Три победителя бесславной войны заняты теперь дележом добычи. Стремясь поддержать решимость Австрии и Пруссии энергично бороться с Францией и не желая сама участвовать в этой борьбе, Екатерина заявляет, что готова отблагодарить союзников за антиреволюционные действия, предоставив им жирные куски пирога. Однако ей хочется, чтобы куски были равными, поэтому торг и перебранки между государями продолжаются несколько месяцев. Екатерина ведет тонкую игру между Фридрихом Вильгельмом и Леопольдом, ненасытность которого вызывает у нее улыбку. На самом же деле из них троих именно у нее самый хороший аппетит. Склонясь над картой Польши, она кроит и перекраивает ее, режет по живому. Ни на минуту не почувствует она вины за свое преступление. И вот подведенный ею баланс: двадцать миллионов подданных при воцарении, тридцать шесть миллионов на сегодняшний день. Кто из европейских монархов добился большего? Она умножила мощь своей страны и поэтому может с высоко поднятой головой предстать перед судом истории. Пусть за границей протестуют против раздела, все это – от зависти и непонимания. Ей не в чем себя упрекнуть, и она презирает подобное тявканье. К тому же расчленение Польши стало окончанием вековой борьбы, начатой еще в то время, когда западная славянская империя нападала на азиатскую Московию, а римско-католическая церковь восстанавливала своих приверженцев против православной греческой церкви. Екатерина считает, что она лишь поставила последнюю точку в деле, начатом задолго до ее прихода. Третий договор о разделе был подписан 13(24) октября 1795 года. Россия получает Курляндию и то, что осталось от Литвы, вплоть до Немана, Австрия получает, как и хотела, Краков, Сандомир и Люблин, а Пруссии достается северо-запад страны вместе с Варшавой. Все кончено. Польши не стало. Побежденные поникли головами. На их долю остаются лишь «бесполезные сожаления, душераздирающие воспоминания и отчаяние».[150]
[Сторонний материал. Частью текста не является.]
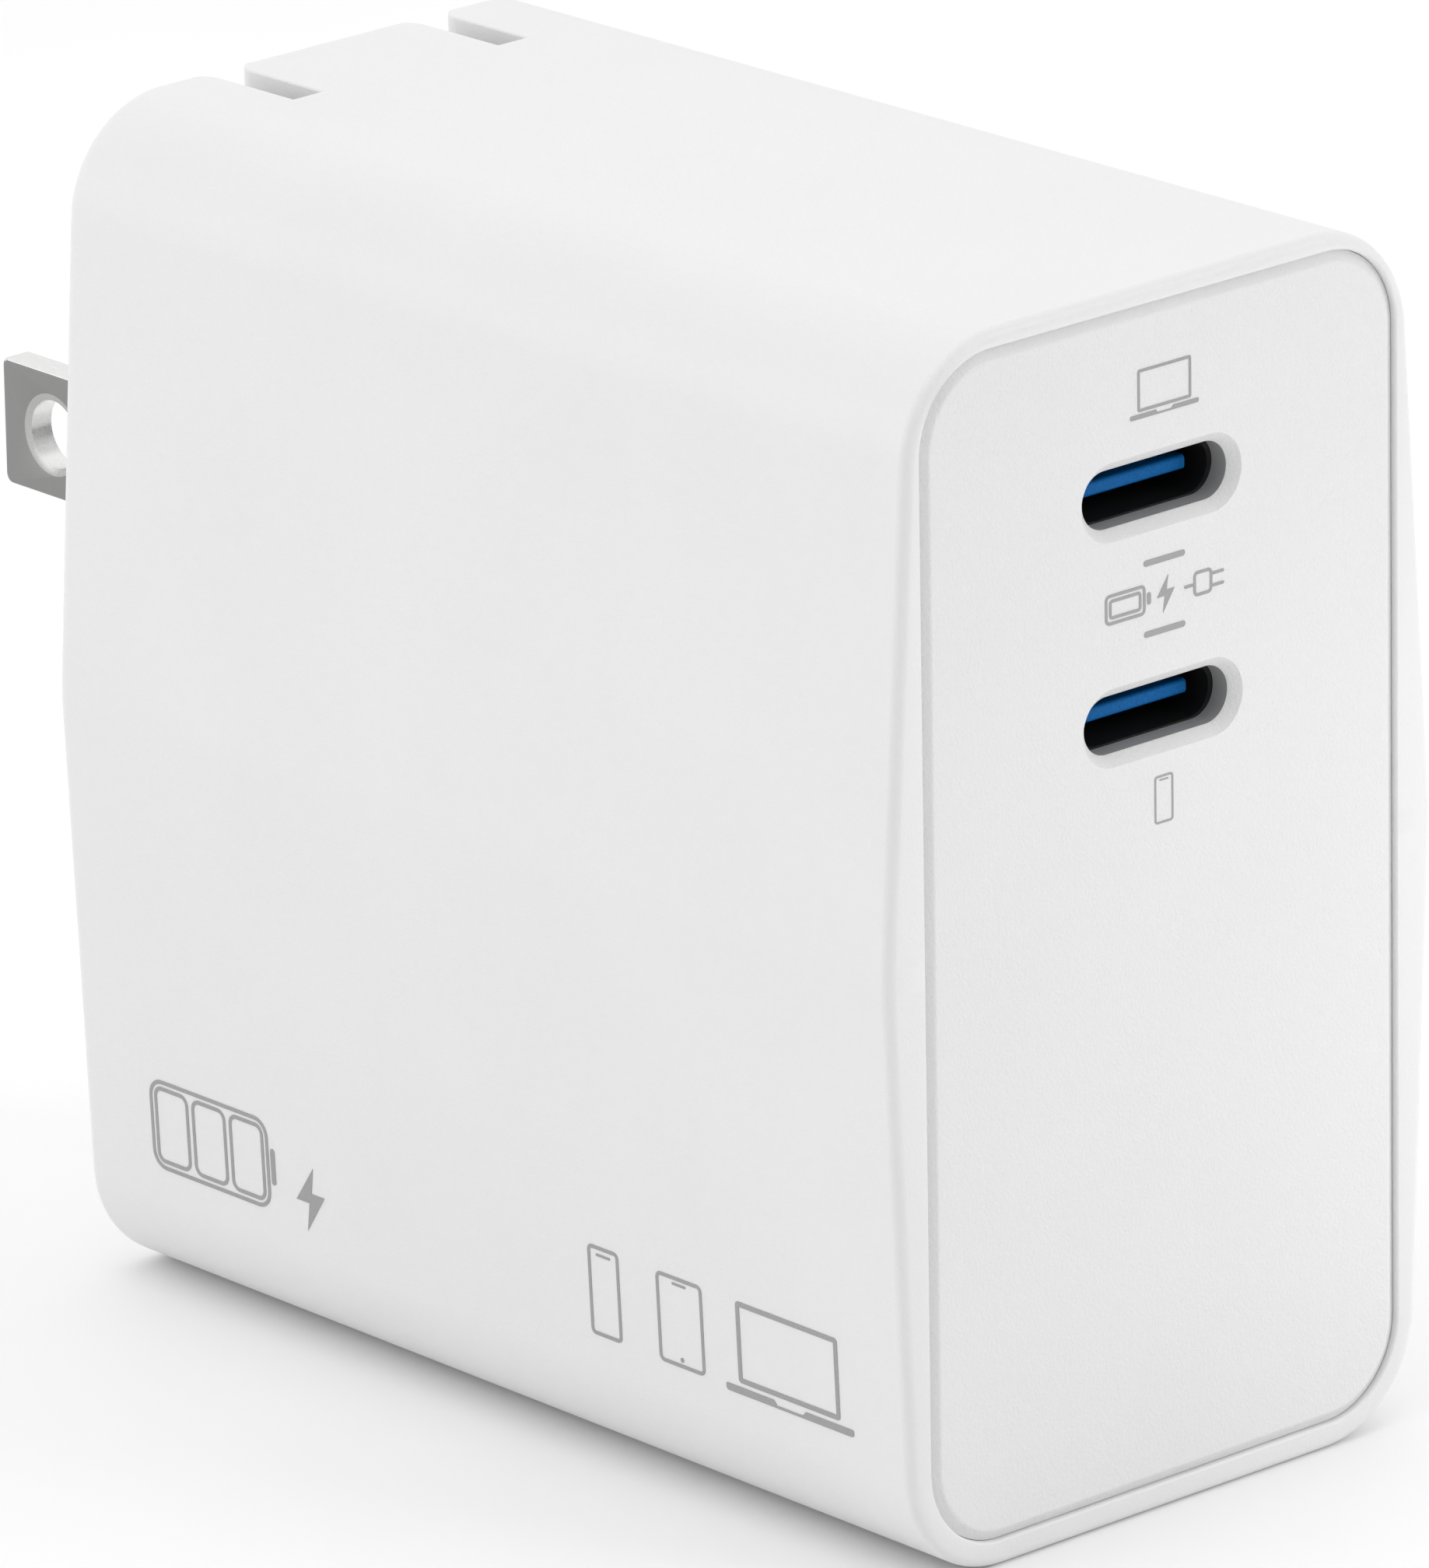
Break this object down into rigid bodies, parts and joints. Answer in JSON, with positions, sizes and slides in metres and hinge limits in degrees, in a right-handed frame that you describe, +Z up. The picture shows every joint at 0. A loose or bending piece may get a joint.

Все то время, пока длилась польская кампания, Екатерина работала день и ночь. Она признается Гримму: «Одновременно прибывают четыре почтовые кареты, где-то задержанных неблагоприятной погодой, три или четыре курьера из разных концов мира, так что девяти довольно больших столов едва хватает, чтобы поместить на них всю эту груду бумаг, а потом, сменяя друг друга, четыре человека читают мне их с шести часов утра до шести вечера три дня подряд».
Она хочет сама войти во все детали операции. Однако, когда пленного Костюшко привезли в Санкт-Петербург, она отказывается встретиться с неудачливым поборником польского дела и с жестоким высокомерием говорит: «Он оказался дураком в полном смысле этого слова, ему такая работа совсем не по плечу». Коверкая его фамилию, Екатерина издевательски зовет его «бедный дурачок Костюшка». С таким же непочтением она относится и к Станиславу Понятовскому. Когда-то Екатерина сделала его королем против его воли, теперь, с той же спокойной уверенностью, она превращает его в пленника. Уже во время встречи на корабле, по пути в Крым, она видела в нем всего лишь побежденного партнера. Екатерина не понимает, как это она, столь ценящая в человеке силу характера, могла полюбить этот нежный цветочек. Ей даже не жалко Понятовского. Она его презирает. Пусть он закончит свои дни в комфортном заточении. Удалившись в Гродно, в окружении ничтожно малого двора, он не может и шагу ступить, не наткнувшись на русского часового. Ему уже за пятьдесят, он сломлен, желчен и ничего не ждет от будущего. Единственным утешением ему служат бесконечные воспоминания о счастливых днях, проведенных рядом с Екатериной. «Мемуары», которые он пишет, чтобы убить время, – это исполненный тоски рассказ о государыне, которая когда-то сделала его счастливым и которая теперь им пренебрегает. Настоящим королем он был не тогда, когда сидел на польском троне, а когда Екатерина принимала его в своей спальне.
Увеличивая путем захватов многочисленную семью народов России, Екатерина активно занимается и делами своей собственной семьи. Она хочет, чтобы преемник не разрушил созданное ею. Она все более склоняется к тому, чтобы не допустить до престола сына Павла и отдать трон внуку Александру. Укрывшийся в Гатчине Павел со все большей страстью предается муштровке своих солдат. Вокруг него все безмолвствует, трепещет и напряженно ждет. Сердце Павла радует лишь вид его одетых на прусский манер полков, которые он гоняет на маневрах до изнеможения в любую погоду. «Хуже всего, – пишет принцесса Августа Саксен-Кобургская, – видеть красивых русских солдат, изуродованных прусскими мундирами допотопного покроя времен Фридриха Вильгельма I. Русский должен оставаться русским, он это чувствует; каждый из них считает, что в рубахе навыпуск и с волосами, стриженными под горшок, он выглядит лучше, чем с косичкой и в куцем мундире: он страдает в Гатчине… Мне было горестно увидеть такую перемену, потому что я в высшей степени люблю этот народ».[151]